[Task details]: Write every line of the material out exactly as shown.

━━━━━━━━━━━━━━━━━━━━━━━━━━━━━━

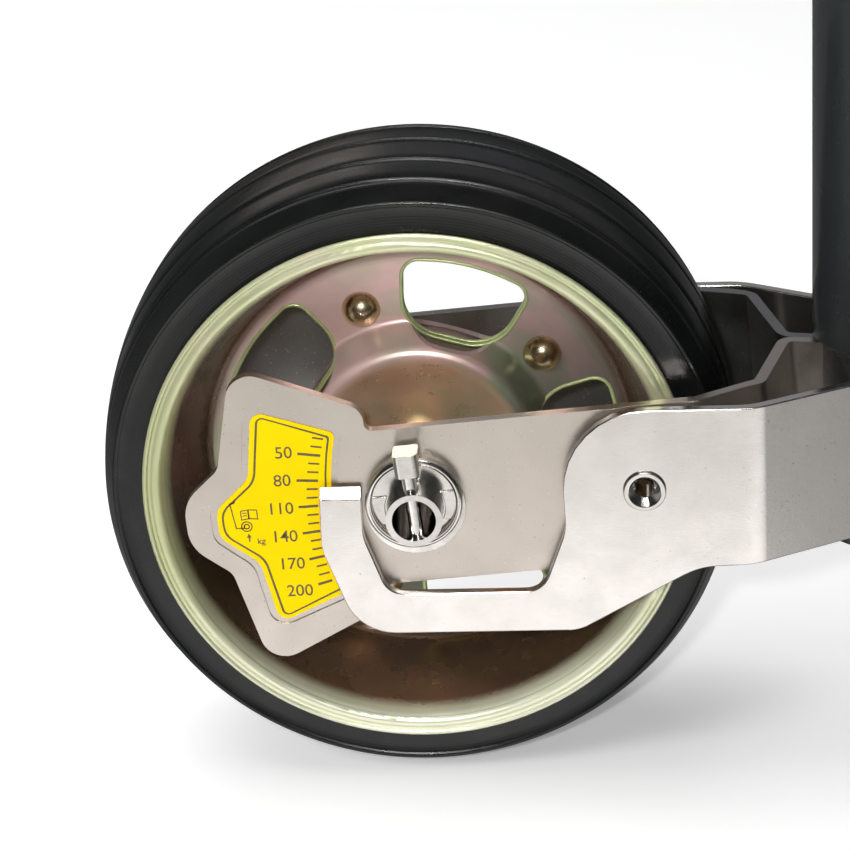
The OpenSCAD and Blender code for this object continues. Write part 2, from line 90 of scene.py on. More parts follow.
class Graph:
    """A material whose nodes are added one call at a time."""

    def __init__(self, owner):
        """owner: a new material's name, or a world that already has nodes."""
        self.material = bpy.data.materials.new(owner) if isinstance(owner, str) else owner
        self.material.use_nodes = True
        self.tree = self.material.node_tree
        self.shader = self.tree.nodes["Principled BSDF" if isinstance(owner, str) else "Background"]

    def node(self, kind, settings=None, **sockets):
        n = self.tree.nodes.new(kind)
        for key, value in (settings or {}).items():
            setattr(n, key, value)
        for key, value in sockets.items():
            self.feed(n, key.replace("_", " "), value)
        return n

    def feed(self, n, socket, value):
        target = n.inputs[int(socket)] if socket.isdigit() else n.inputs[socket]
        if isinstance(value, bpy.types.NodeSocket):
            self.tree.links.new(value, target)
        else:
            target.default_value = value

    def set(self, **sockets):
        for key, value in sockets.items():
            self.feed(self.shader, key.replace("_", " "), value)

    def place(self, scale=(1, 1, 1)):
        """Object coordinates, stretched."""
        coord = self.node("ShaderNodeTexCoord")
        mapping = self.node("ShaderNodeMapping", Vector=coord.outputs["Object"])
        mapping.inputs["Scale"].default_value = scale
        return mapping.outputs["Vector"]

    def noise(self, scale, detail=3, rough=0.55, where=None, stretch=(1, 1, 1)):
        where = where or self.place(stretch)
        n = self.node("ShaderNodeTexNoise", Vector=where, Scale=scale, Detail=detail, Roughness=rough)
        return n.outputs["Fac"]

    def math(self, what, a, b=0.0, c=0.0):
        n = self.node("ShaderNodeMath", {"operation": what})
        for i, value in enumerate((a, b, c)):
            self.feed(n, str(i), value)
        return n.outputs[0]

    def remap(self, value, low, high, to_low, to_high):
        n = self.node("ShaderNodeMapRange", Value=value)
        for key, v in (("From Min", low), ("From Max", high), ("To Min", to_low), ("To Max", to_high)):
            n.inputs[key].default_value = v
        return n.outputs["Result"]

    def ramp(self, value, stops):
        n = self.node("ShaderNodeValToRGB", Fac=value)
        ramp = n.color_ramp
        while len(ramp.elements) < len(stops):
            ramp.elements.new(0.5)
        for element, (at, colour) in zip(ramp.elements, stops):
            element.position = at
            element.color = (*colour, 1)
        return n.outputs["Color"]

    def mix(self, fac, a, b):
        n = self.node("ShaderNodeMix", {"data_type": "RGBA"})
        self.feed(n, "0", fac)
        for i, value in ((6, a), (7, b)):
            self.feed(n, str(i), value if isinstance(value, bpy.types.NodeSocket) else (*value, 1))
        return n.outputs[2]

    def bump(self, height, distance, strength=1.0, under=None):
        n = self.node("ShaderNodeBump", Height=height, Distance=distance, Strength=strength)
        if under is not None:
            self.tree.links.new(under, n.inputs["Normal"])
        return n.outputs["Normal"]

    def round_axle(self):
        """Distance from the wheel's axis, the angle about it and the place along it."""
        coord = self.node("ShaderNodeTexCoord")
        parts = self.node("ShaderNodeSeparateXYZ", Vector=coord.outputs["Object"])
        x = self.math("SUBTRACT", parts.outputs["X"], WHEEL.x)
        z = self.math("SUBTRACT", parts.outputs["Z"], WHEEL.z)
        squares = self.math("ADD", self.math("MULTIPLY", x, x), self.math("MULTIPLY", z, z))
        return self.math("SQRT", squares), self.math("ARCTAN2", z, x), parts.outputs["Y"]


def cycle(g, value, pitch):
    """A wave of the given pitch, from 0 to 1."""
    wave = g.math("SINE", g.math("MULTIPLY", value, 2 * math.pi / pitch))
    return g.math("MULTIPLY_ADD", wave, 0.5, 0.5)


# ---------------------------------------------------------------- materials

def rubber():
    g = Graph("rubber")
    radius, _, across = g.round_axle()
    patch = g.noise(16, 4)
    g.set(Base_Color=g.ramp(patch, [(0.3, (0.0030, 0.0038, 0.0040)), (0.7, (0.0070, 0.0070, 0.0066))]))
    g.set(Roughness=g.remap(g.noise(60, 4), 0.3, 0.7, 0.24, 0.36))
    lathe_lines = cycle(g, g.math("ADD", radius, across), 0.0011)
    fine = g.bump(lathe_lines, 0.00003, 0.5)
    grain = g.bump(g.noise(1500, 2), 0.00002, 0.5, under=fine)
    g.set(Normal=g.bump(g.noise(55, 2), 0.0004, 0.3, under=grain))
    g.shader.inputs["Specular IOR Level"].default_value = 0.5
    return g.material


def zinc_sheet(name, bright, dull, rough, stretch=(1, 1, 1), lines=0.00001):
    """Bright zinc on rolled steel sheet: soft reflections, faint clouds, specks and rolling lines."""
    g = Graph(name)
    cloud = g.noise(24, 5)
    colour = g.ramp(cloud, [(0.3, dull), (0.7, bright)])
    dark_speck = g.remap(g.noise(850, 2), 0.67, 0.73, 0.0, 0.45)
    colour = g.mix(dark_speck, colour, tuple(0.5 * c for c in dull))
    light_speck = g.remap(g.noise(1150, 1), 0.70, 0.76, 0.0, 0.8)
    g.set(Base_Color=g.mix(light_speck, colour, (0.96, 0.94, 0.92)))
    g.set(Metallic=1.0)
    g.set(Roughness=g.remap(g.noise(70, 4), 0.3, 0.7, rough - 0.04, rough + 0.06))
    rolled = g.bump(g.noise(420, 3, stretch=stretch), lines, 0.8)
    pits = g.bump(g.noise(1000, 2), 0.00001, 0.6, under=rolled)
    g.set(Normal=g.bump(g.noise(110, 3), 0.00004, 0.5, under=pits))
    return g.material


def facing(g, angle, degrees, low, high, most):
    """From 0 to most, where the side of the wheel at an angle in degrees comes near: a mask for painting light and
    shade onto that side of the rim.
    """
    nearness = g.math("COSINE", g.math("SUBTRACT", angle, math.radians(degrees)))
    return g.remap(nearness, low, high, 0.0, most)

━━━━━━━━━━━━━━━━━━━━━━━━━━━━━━

[Completed task]:
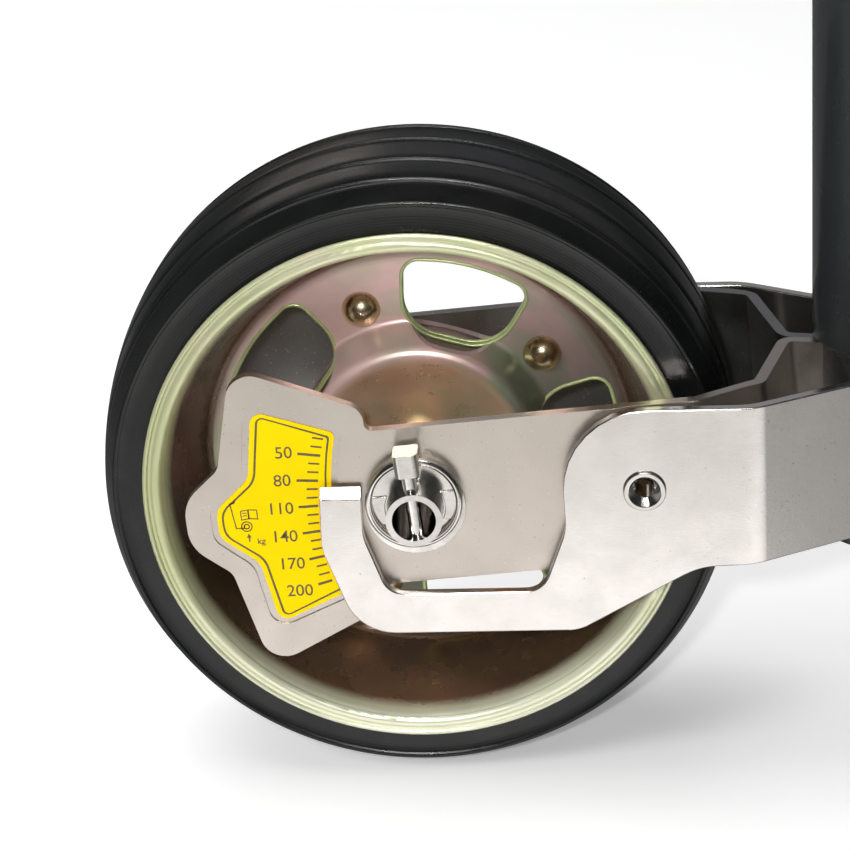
The OpenSCAD and Blender code for this object continues. Write part 2, from line 90 of scene.py on. More parts follow.
class Graph:
    """A material whose nodes are added one call at a time."""

    def __init__(self, owner):
        """owner: a new material's name, or a world that already has nodes."""
        self.material = bpy.data.materials.new(owner) if isinstance(owner, str) else owner
        self.material.use_nodes = True
        self.tree = self.material.node_tree
        self.shader = self.tree.nodes["Principled BSDF" if isinstance(owner, str) else "Background"]

    def node(self, kind, settings=None, **sockets):
        n = self.tree.nodes.new(kind)
        for key, value in (settings or {}).items():
            setattr(n, key, value)
        for key, value in sockets.items():
            self.feed(n, key.replace("_", " "), value)
        return n

    def feed(self, n, socket, value):
        target = n.inputs[int(socket)] if socket.isdigit() else n.inputs[socket]
        if isinstance(value, bpy.types.NodeSocket):
            self.tree.links.new(value, target)
        else:
            target.default_value = value

    def set(self, **sockets):
        for key, value in sockets.items():
            self.feed(self.shader, key.replace("_", " "), value)

    def place(self, scale=(1, 1, 1)):
        """Object coordinates, stretched."""
        coord = self.node("ShaderNodeTexCoord")
        mapping = self.node("ShaderNodeMapping", Vector=coord.outputs["Object"])
        mapping.inputs["Scale"].default_value = scale
        return mapping.outputs["Vector"]

    def noise(self, scale, detail=3, rough=0.55, where=None, stretch=(1, 1, 1)):
        where = where or self.place(stretch)
        n = self.node("ShaderNodeTexNoise", Vector=where, Scale=scale, Detail=detail, Roughness=rough)
        return n.outputs["Fac"]

    def math(self, what, a, b=0.0, c=0.0):
        n = self.node("ShaderNodeMath", {"operation": what})
        for i, value in enumerate((a, b, c)):
            self.feed(n, str(i), value)
        return n.outputs[0]

    def remap(self, value, low, high, to_low, to_high):
        n = self.node("ShaderNodeMapRange", Value=value)
        for key, v in (("From Min", low), ("From Max", high), ("To Min", to_low), ("To Max", to_high)):
            n.inputs[key].default_value = v
        return n.outputs["Result"]

    def ramp(self, value, stops):
        n = self.node("ShaderNodeValToRGB", Fac=value)
        ramp = n.color_ramp
        while len(ramp.elements) < len(stops):
            ramp.elements.new(0.5)
        for element, (at, colour) in zip(ramp.elements, stops):
            element.position = at
            element.color = (*colour, 1)
        return n.outputs["Color"]

    def mix(self, fac, a, b):
        n = self.node("ShaderNodeMix", {"data_type": "RGBA"})
        self.feed(n, "0", fac)
        for i, value in ((6, a), (7, b)):
            self.feed(n, str(i), value if isinstance(value, bpy.types.NodeSocket) else (*value, 1))
        return n.outputs[2]

    def bump(self, height, distance, strength=1.0, under=None):
        n = self.node("ShaderNodeBump", Height=height, Distance=distance, Strength=strength)
        if under is not None:
            self.tree.links.new(under, n.inputs["Normal"])
        return n.outputs["Normal"]

    def round_axle(self):
        """Distance from the wheel's axis, the angle about it and the place along it."""
        coord = self.node("ShaderNodeTexCoord")
        parts = self.node("ShaderNodeSeparateXYZ", Vector=coord.outputs["Object"])
        x = self.math("SUBTRACT", parts.outputs["X"], WHEEL.x)
        z = self.math("SUBTRACT", parts.outputs["Z"], WHEEL.z)
        squares = self.math("ADD", self.math("MULTIPLY", x, x), self.math("MULTIPLY", z, z))
        return self.math("SQRT", squares), self.math("ARCTAN2", z, x), parts.outputs["Y"]


def cycle(g, value, pitch):
    """A wave of the given pitch, from 0 to 1."""
    wave = g.math("SINE", g.math("MULTIPLY", value, 2 * math.pi / pitch))
    return g.math("MULTIPLY_ADD", wave, 0.5, 0.5)


# ---------------------------------------------------------------- materials

def rubber():
    g = Graph("rubber")
    radius, _, across = g.round_axle()
    patch = g.noise(16, 4)
    g.set(Base_Color=g.ramp(patch, [(0.3, (0.0030, 0.0038, 0.0040)), (0.7, (0.0070, 0.0070, 0.0066))]))
    g.set(Roughness=g.remap(g.noise(60, 4), 0.3, 0.7, 0.24, 0.36))
    lathe_lines = cycle(g, g.math("ADD", radius, across), 0.0011)
    fine = g.bump(lathe_lines, 0.00003, 0.5)
    grain = g.bump(g.noise(1500, 2), 0.00002, 0.5, under=fine)
    g.set(Normal=g.bump(g.noise(55, 2), 0.0004, 0.3, under=grain))
    g.shader.inputs["Specular IOR Level"].default_value = 0.5
    return g.material


def zinc_sheet(name, bright, dull, rough, stretch=(1, 1, 1), lines=0.00001):
    """Bright zinc on rolled steel sheet: soft reflections, faint clouds, specks and rolling lines."""
    g = Graph(name)
    cloud = g.noise(24, 5)
    colour = g.ramp(cloud, [(0.3, dull), (0.7, bright)])
    dark_speck = g.remap(g.noise(850, 2), 0.67, 0.73, 0.0, 0.45)
    colour = g.mix(dark_speck, colour, tuple(0.5 * c for c in dull))
    light_speck = g.remap(g.noise(1150, 1), 0.70, 0.76, 0.0, 0.8)
    g.set(Base_Color=g.mix(light_speck, colour, (0.96, 0.94, 0.92)))
    g.set(Metallic=1.0)
    g.set(Roughness=g.remap(g.noise(70, 4), 0.3, 0.7, rough - 0.04, rough + 0.06))
    rolled = g.bump(g.noise(420, 3, stretch=stretch), lines, 0.8)
    pits = g.bump(g.noise(1000, 2), 0.00001, 0.6, under=rolled)
    g.set(Normal=g.bump(g.noise(110, 3), 0.00004, 0.5, under=pits))
    return g.material


def facing(g, angle, degrees, low, high, most):
    """From 0 to most, where the side of the wheel at an angle in degrees comes near: a mask for painting light and
    shade onto that side of the rim.
    """
    nearness = g.math("COSINE", g.math("SUBTRACT", angle, math.radians(degrees)))
    return g.remap(nearness, low, high, 0.0, most)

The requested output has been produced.